As someone who drafted one of the disciplinary complaints against Mr. Giuliani, which I submitted on behalf of New York State Bar Association Past-President Michael Miller, the New York County Lawyers Association, and approximately 60 New York bar leaders and academics, I could not have been more pleased at the result. (See the complaint here.) But I did bristle at the suggestion by many commentators that the Court’s decision was political, a hatchet job by Democrat judges against a once-powerful Republican – or two once-powerful Republicans, if we count Mr. Giuliani’s client. Those who make that claim miss two central points about Mr. Giuliani’s behavior, cited in the Court’s decision, which are all too familiar to those of us who regularly represent lawyers in the disciplinary process, and which make it clear that Mr. Giuliani is not being treated in any special way.
First
, as the Court explained, once the Attorney Grievance Committee had met its burden of showing prima facie evidence that Mr. Giuliani had knowingly made false and misleading statements about supposed election fraud, the burden shifted to Mr. Giuliani to demonstrate there was a “legitimate dispute” about whether the statements were in fact false. Giuliani, 2021 WL 2583536 at *3. Mr. Giuliani utterly failed to meet that burden. As described in footnote 4 of the Court’s opinion [id. at *3], Mr. Giuliani referred to various affidavits he supposedly had obtained to support his fraud claim, but either would not or could not produce them. He claimed to have received information from a “confidential informant,” but could not explain why he, as a private lawyer, was entitled to conceal the informant’s identity on that basis. He referred to “hundreds of witnesses, experts and investigative reports, none of which have been provided or identified . . . and an Excel spreadsheet, also not provided, purportedly listing the names of thousands of deceased voters who allegedly cast ballots in Michigan.” Id. (emphasis added).The simple fact was that when asked for evidence to support his allegations, he produced nothing. He did not just fail to support all of his allegations; he failed to support any of them. Even if his allegations were not so serious, there is no attorney disciplinary body in the land that would find it acceptable for a lawyer accused of violating the ethics rules against making false statements (N.Y. Rules of Prof’l Conduct 3.1, 4.1 and 8.4(c)) to remain silent when asked to support the truth of those statements, much less to refuse to produce evidence he claims to have on spurious grounds of confidentiality. The Court had to perceive Mr. Giuliani’s decision to do this without even an attempt at an apology as just plain disrespectful.
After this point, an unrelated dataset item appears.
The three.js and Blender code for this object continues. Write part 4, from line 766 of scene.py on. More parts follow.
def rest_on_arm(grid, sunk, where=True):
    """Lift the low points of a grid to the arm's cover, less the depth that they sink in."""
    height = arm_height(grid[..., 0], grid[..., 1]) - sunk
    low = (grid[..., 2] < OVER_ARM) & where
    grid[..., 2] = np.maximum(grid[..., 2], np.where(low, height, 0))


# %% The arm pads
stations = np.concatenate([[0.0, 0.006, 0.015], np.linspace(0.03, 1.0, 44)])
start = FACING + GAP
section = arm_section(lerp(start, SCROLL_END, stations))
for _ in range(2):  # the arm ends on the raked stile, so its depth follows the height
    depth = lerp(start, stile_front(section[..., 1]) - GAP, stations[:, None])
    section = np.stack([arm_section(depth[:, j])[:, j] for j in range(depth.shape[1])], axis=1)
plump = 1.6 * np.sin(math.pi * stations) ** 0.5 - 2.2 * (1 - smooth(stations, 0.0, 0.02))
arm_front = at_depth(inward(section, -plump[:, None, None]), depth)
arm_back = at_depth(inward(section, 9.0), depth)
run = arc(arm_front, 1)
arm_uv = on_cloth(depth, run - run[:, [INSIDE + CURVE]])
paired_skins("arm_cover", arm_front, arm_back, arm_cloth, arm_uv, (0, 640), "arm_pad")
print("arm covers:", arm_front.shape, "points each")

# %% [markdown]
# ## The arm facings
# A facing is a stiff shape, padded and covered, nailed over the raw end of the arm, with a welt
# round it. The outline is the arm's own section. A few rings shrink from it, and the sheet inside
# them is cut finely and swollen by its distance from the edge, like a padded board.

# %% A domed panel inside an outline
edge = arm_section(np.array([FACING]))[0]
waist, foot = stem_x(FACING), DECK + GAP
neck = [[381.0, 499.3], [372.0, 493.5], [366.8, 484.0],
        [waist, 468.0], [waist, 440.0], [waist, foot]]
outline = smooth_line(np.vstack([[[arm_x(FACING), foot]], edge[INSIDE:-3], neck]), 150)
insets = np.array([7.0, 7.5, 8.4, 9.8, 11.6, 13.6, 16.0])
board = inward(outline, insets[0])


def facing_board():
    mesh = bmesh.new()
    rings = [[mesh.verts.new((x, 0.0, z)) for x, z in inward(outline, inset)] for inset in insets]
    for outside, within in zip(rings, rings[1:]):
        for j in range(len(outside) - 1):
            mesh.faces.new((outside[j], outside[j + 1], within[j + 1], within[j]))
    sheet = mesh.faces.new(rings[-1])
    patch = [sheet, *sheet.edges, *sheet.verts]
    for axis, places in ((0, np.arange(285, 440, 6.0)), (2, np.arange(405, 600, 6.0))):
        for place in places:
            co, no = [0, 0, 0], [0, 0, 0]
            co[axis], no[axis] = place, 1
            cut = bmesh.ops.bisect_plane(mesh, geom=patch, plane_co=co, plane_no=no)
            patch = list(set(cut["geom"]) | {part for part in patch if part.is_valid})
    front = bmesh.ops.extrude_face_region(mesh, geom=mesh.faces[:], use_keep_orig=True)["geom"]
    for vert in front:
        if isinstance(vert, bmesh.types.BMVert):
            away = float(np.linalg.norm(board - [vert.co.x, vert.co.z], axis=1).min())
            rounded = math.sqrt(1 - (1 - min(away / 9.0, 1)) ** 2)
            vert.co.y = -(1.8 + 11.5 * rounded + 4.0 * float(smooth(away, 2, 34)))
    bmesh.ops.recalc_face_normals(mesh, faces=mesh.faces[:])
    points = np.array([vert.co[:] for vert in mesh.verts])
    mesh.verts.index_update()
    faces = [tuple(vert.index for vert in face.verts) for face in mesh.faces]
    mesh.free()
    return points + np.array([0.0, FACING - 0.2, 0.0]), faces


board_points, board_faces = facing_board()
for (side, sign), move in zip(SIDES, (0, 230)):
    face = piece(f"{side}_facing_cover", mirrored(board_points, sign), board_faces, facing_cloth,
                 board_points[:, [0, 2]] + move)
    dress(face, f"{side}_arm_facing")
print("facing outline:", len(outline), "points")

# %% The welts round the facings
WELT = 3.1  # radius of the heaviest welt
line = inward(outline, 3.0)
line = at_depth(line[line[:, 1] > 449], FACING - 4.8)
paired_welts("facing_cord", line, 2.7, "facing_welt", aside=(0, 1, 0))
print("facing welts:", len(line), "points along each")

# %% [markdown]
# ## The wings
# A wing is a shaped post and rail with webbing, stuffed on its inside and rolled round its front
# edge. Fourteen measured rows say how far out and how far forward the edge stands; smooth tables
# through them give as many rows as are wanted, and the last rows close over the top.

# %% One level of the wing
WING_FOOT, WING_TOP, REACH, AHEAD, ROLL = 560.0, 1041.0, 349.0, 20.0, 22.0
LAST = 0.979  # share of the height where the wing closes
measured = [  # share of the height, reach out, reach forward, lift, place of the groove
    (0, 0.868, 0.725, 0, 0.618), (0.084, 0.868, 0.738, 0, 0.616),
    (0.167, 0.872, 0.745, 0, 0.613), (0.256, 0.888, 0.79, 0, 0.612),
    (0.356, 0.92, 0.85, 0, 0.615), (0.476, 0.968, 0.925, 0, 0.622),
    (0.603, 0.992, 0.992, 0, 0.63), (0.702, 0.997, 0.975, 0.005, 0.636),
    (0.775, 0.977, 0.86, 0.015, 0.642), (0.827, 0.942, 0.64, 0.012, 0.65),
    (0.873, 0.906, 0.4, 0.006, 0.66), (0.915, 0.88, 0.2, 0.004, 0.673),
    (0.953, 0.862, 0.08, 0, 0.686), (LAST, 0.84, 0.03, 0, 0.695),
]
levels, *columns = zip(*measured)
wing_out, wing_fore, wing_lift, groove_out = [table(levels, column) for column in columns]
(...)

Like any disrespectful litigant, he paid the price. There is nothing remotely political about this.
Second
, Mr. Giuliani’s disrespect for the disciplinary process did not end there. The Court made a point that Mr. Giuliani repeated several of his false statements about electoral fraud on his radio show, Chat with the Mayor, in March and April 2021, after the motion for interim suspension had been brought. See, e.g., Giuliani, 2021 WL 2583536 at *6 (on March 4, March 11 and March 14, repeating false account that former heavyweight champion Joe Frazier is on Philadelphia voter rolls), *8 (on April 27, repeating false claim that thousands of underage voters had illegally voted in Georgia), *9 (on April 7, challenging Georgia Secretary of State’s statement that “only potentially two votes were cast in the name of dead voters” despite having no evidence to the contrary). With a motion to discipline him for making false statements pending, and with no evidence to back those statements up, he continued to repeat them. Any disciplinary body would view this as reckless at best, a deliberate slap in the face at worst. Again, no politics there.
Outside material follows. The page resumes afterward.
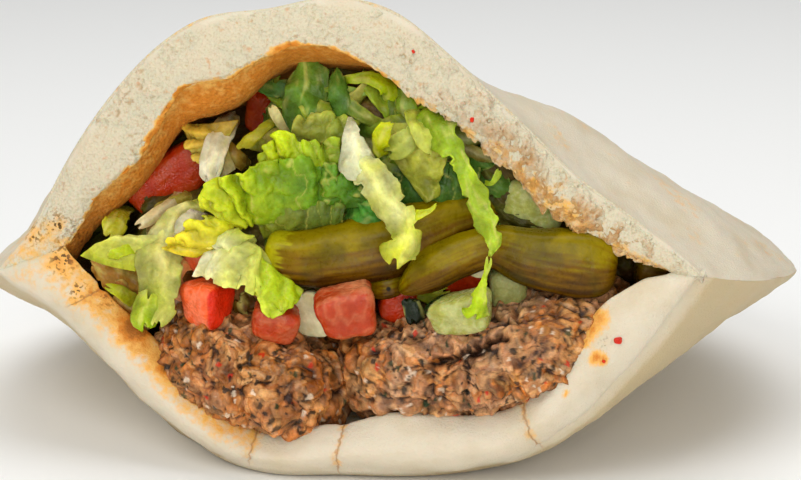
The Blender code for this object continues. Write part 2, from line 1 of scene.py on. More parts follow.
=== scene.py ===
"""Looks of a pita pocket stuffed with kofta, lettuce, pickled peppers and diced vegetables.

Every piece is worked out in the frame in which the part's source shapes it, in millimetres (mm): x runs
along the mouth of the pocket, y goes back into it and z is up. new_piece moves that to the row frame.
"""

import json
import logging
import math
from collections.abc import Sequence
from dataclasses import dataclass
from enum import Enum

import bpy
import numpy as np
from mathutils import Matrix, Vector
from numpy.linalg import norm

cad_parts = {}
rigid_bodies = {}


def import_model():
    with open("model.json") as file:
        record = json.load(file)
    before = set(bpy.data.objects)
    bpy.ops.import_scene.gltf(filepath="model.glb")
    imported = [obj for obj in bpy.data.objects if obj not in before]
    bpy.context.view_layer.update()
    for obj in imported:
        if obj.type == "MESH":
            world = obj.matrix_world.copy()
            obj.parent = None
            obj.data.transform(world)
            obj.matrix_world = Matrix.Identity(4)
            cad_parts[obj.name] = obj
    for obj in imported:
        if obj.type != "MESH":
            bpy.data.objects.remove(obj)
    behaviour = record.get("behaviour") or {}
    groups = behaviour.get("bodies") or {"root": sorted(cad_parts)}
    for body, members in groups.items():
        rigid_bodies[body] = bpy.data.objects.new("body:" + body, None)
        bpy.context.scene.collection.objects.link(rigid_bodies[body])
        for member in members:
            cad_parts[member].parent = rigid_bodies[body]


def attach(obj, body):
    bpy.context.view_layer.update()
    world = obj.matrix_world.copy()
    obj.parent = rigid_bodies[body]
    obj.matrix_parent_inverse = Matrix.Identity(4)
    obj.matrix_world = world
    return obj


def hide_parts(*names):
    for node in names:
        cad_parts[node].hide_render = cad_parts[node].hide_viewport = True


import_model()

LOG = logging.getLogger("stuffed_pita")
MM = 0.001
ORIGIN = np.array([-1.5, 63.55, 0.0])
IMAGE_WIDTH = 801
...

Caught up with Mr. Giuliani’s perceived lying about the election, most commentators missed that the Court was reacting not just to the Mr. Giuliani’s misconduct while representing his clients, but also to his cavalier attitude toward the disciplinary process itself. The Court made no secret that this influenced its decision. See, e.g, Giuliani, Slip Op. at 30 (“The risk that respondent will continue to engage in future misconduct while this disciplinary proceeding is pending is further borne out by his past, persistent and pervasive dissemination of these false statements to the media. . . . [These statements] continued after this motion was brought, and despite respondent facing imminent suspension from the practice of law”) (emphasis added). In this, the Court treated Mr. Giuliani exactly as it would any other disciplinary respondent.
The practical lessons are simple. Treat the disciplinary authorities with respect. Be as transparent as you can be. Act with remorse, not defiance. If you play with fire, you’re going to get burned – just as Mr. Giuliani did.